4. Select an artist model whose work relates to your subject matter and inspires you. Research this artist. Complete several pages in your visual diary, including composition studies, imitations and similar versions of their artwork, using a range of mediums.  Fill spaces around the illustrations with notes explaining/discussing their technique/s (mark-making methods); use of media / materials; style; composition (i.e. the relationship between the visual elements: line, shape, colour, tone, texture and space. Discuss how these elements form ‘visual devices’ that ‘draw attention’, ‘emphasise’, ‘balance’, ‘link’ or ‘direct the viewer through the artwork’ and so on). Write notes about the ideas, moods and subjects explored within the drawings and how all of the above relates to your topic or theme. Your comments should show evidence that you have researched your artist (using proper terminology) and should also contain your own thoughts and responses. Under no circumstances should it appear as if you are just regurgitating information from a textbook. Learn from this artist and establish how this artist is relevant / useful for your own project.  Ensure that you reference where your images came from.
5. Complete 10 – 15 artworks that show a smooth transition from your original artworks to images that are influenced by the artist(s) in your research..
Do not leap in and copy everything the artist does. It may be, for example, that you simply copy the way a particular artist uses foreground, mid-ground and background, or the way in which they apply paint onto a scratched, irregular surface. The purpose of this exercise is to learn particular techniques or compositional strategies – not to copy their work in its entirety.

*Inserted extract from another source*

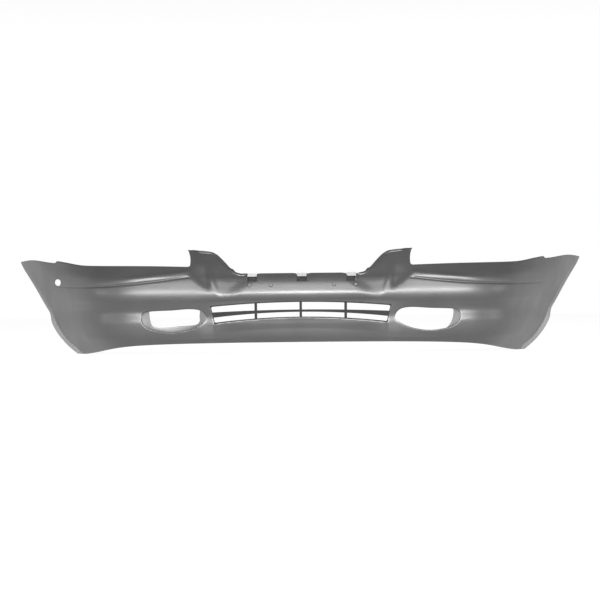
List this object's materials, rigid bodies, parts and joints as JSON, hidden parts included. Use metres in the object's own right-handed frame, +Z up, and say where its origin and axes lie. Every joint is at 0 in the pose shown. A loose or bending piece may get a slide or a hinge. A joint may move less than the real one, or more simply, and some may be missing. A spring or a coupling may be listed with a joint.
{
  "type": "bumper cover",
  "caption": "Front bumper cover of a saloon car: a thin primed skin with upright fangs, fog-lamp openings, a barred lower intake and the clips, brackets and nuts that hold it.",
  "frame": {"origin": "on the ground plane under the middle of the bounding box", "axes": "+X across the car, +Y rearward from the nose, +Z up"},
  "size_m": [1.7632, 0.66, 0.301],
  "materials": {
    "primed_skin": "grey primer, semi-gloss",
    "primed_grille": "grey primer",
    "primed_sleeve": "grey primer, bare plastic inside",
    "clip_steel": "pale zinc",
    "coated_strip": "black dip-coated steel",
    "spring_steel": "dark phosphate",
    "black_nylon": "moulded nylon"
  },
  "bodies": {
    "cover": {"fascia": "primed_skin", "intake_grille": "primed_grille", "fog_sleeve_left": "primed_sleeve", "fog_sleeve_right": "primed_sleeve", "grille_clip_left": "clip_steel", "grille_clip_centre": "clip_steel", "grille_clip_right": "clip_steel", "top_retainer": "coated_strip", "fender_bracket_left": "coated_strip", "fender_bracket_right": "coated_strip", "plate_plugs": "primed_skin", "undertray_nuts": "spring_steel", "arch_nuts_left": "spring_steel", "arch_nuts_right": "spring_steel", "rivet_body_retainer_left": "black_nylon", "rivet_body_retainer_right": "black_nylon", "rivet_body_wing_inner_left": "black_nylon", "rivet_body_wing_inner_right": "black_nylon", "rivet_body_wing_outer_left": "black_nylon", "rivet_body_wing_outer_right": "black_nylon"},
    "pin_retainer_left": {"rivet_pin_retainer_left": "black_nylon"},
    "pin_retainer_right": {"rivet_pin_retainer_right": "black_nylon"},
    "pin_wing_inner_left": {"rivet_pin_wing_inner_left": "black_nylon"},
    "pin_wing_inner_right": {"rivet_pin_wing_inner_right": "black_nylon"},
    "pin_wing_outer_left": {"rivet_pin_wing_outer_left": "black_nylon"},
    "pin_wing_outer_right": {"rivet_pin_wing_outer_right": "black_nylon"}
  },
  "joints": [
    {"name": "retainer_left_pin_slide", "type": "slide", "parent": "cover", "child": "pin_retainer_left", "axis": [0, 0, 1], "range_m": [0, 0.006]},
    {"name": "retainer_right_pin_slide", "type": "slide", "parent": "cover", "child": "pin_retainer_right", "axis": [0, 0, 1], "range_m": [0, 0.006]},
    {"name": "wing_inner_left_pin_slide", "type": "slide", "parent": "cover", "child": "pin_wing_inner_left", "axis": [0, 0, 1], "range_m": [0, 0.006]},
    {"name": "wing_inner_right_pin_slide", "type": "slide", "parent": "cover", "child": "pin_wing_inner_right", "axis": [0, 0, 1], "range_m": [0, 0.006]},
    {"name": "wing_outer_left_pin_slide", "type": "slide", "parent": "cover", "child": "pin_wing_outer_left", "axis": [0, 0, 1], "range_m": [0, 0.006]},
    {"name": "wing_outer_right_pin_slide", "type": "slide", "parent": "cover", "child": "pin_wing_outer_right", "axis": [0, 0, 1], "range_m": [0, 0.006]}
  ]
}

The result should be a series of artworks which show gradual changes and exploration. After each one you should have a discussion with your teacher about what you can do next to help convey your ideas more successfully.
6. When you have learned all that you need to from the first artist, select another artist and repeat the process. Once you have learned from this artist, repeat again. The intention is that by the time you get to your final piece, your work is a beautiful combination of your own ideas and the influence of several others. Your work should look absolutely original – a beautiful mixture of wisdom gained from a multitude of sources. It can be good practice to choose a range of artist models – ie. national / international, contemporary / historical etc…but this is not always necessary. The best outcomes occur when students choose artists whose work really moves them.